Summary: In this experiment teacher librarians used Microsoft Excel to
chart and document what information literacy skills students were exposed to by
attending workshops with their teachers in the school library. It sounds like a tedious task, but the final
spreadsheet showed the librarians who was not coming to the library and then
they set out to address those populations (AP and Special Ed classes). They changed their strategies and reported on
the results of their efforts to assess what students learned – a couple of
times they mentioned using The Big Think strategies.
Evaluation: I felt the most important thing for teacher librarians to
learn from this article is that the authors argued that collaborating with classroom
teachers and constantly inviting teachers back into the library with their
classes for more projects is the only way to promote information literacy
skills with success.

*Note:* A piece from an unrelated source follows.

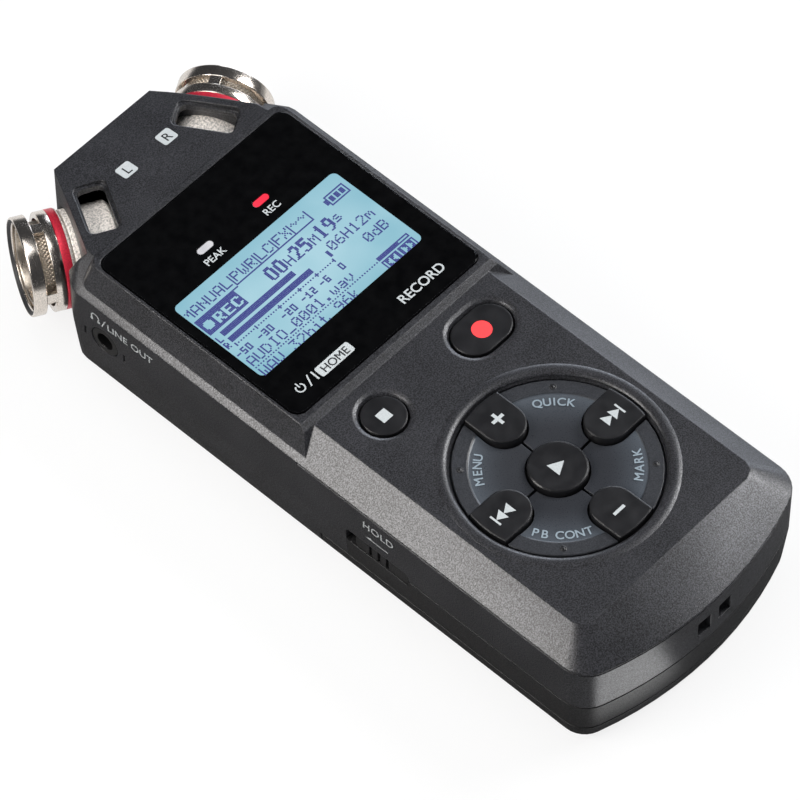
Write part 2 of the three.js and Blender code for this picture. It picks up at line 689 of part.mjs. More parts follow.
// The grooved slider; its flange inside the wall keeps it in and covers the opening.
function holdSlider() {
  const half = CASE_WIDTH / 2;
  const low = HOLD_LOW_Y + 0.3;
  const high = HOLD_HIGH_Y - HOLD_TRAVEL - 0.2;
  const middle = (low + high) / 2;
  const reach = HOLD_HALF_HEIGHT - 0.3;
  const face = -half + 0.25;
  const inside = -half + WALL + 0.7;
  const outline = roundedRect(SPLIT_Z - reach, SPLIT_Z + reach, low, high, HOLD_CORNER - 0.2);
  const cap = at(slab(outline, 0, inside - face, 3).rotateY(-Math.PI / 2), inside, 0);
  const flange = block(
    -half + WALL + 0.5,
    -half + WALL + 1,
    low - 2,
    high + 3.6,
    SPLIT_Z - reach - 1,
    SPLIT_Z + reach + 1,
  );
  const grooves = [-1.9, 0, 1.9].map((offset) => {
    const y = middle + 0.7 + offset;
    return block(-half - 1, face + 0.45, y - 0.35, y + 0.35, SPLIT_Z - 2, SPLIT_Z + 2);
  });
  return shapeOf(cut(join(cap, flange), ...grooves));
}

function holdSwitch() {
  const x = -CASE_WIDTH / 2 + WALL + 1.2;
  return block(x, x + 4.2, -25, -14, 7.4, 14.2);
}

// ---------------------------------------------------------------- electronics and power

function mainBoard() {
  return slab(roundedRect(-23.5, 23.5, -61, 49.3, 3), BOARD_LOW_Z, BOARD_HIGH_Z, 3);
}

// A 3.5 mm jack: round collar at the case wall, square body behind, one blind bore.
function jack() {
  const collar = rod(JACK_COLLAR_RADIUS, -2.4, -0.1, 24);
  const body = block(-3.3, 3.3, -3, 3, -12, -1.95);
  return shapeOf(cut(join(collar, body), rod(JACK_BORE_RADIUS, -11, 1, 20)));
}

function headphoneJack() {
  return at(jack().rotateZ(Math.PI / 2).rotateY(-Math.PI / 2), -CASE_WIDTH / 2, HEADPHONE_Y, JACK_Z);
}

function inputJack() {
  return at(jack().rotateX(-Math.PI / 2), 0, CASE_LENGTH / 2, JACK_Z);
}

function usbSocket() {
  const shell = cut(
    solid(slab(obround(3, 1.6), -8.5, -0.6, 8)),
    slab(obround(2.9, 1.3), -7.5, 1, 8),
  );
  const tongue = solid(block(-3.1, 3.1, -0.35, 0.35, -8, -2.2));
  const geometry = shapeOf(shell.add(tongue));
  return at(geometry.rotateX(Math.PI / 2).rotateZ(Math.PI / 2), CASE_WIDTH / 2, USB_Y, CARD_Z + 1);
}

function cardSocket() {
  const body = solid(block(8, 23.9, CARD_Y - 7, CARD_Y + 7, CARD_Z - 1.3, CARD_Z + 1.3));
  return shapeOf(cut(body, block(9.2, 25, CARD_Y - 5.65, CARD_Y + 5.65, CARD_Z - 0.65, CARD_Z + 0.65)));
}

// A memory card with its narrower contact end inwards.
function memoryCard() {
  const inner = 10.2;
  const outer = inner + 15;
  const step = inner + 5;
  const half = 5.5;
  const plan = new THREE.Shape();
  plan.moveTo(inner, CARD_Y - half);
  plan.lineTo(outer, CARD_Y - half);
  plan.lineTo(outer, CARD_Y + half);
  plan.lineTo(step + 1.3, CARD_Y + half);
  plan.lineTo(step, CARD_Y + half - 1.1);
  plan.lineTo(inner, CARD_Y + half - 1.1);
  plan.closePath();
  return slab(plan, CARD_Z - 0.45, CARD_Z + 0.45);
}

// The card door: the piece of side wall that its opening leaves out, with a finger notch at its top.
function cardFlap() {
  const inside = CASE_WIDTH / 2 - 1.4;
  const door = solid(caseEnvelope()).intersect(
    solid(block(inside, FAR, CARD_Y - FLAP_HALF, CARD_Y + FLAP_HALF, FLAP_LOW_Z, FLAP_HIGH_Z)),
  );
  const notch = block(inside + 0.9, FAR, CARD_Y - 2, CARD_Y + 2, FLAP_HIGH_Z - 0.8, FAR);
  return shapeOf(cut(door, notch));
}

function speaker() {
  const basket = 8;
  const magnet = 6;
  const profile = [[0, 1.9], [basket, 1.9], [basket, 3.4], [magnet, 3.4], [magnet, 6], [0, 6]];
  return at(turned(profile, 20), 0, SPEAKER_Y);
}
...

They argued that
one visit is not enough, and if we really think about it, that is generally the case for lots of things because
learning is gradual. The other thing I
think is worthwhile for new librarians to think about is to run a similar excel
sheet so they have some data to look at at the end of a semester – otherwise how
will they know how they impact the community?
I just wish in California we had the funding for more help to do
this. At this Kansas high school they
had 1500 students, two teacher librarians and two library professionals. At my current high school we have 2500 students
and one librarian. Not an easy task for
one.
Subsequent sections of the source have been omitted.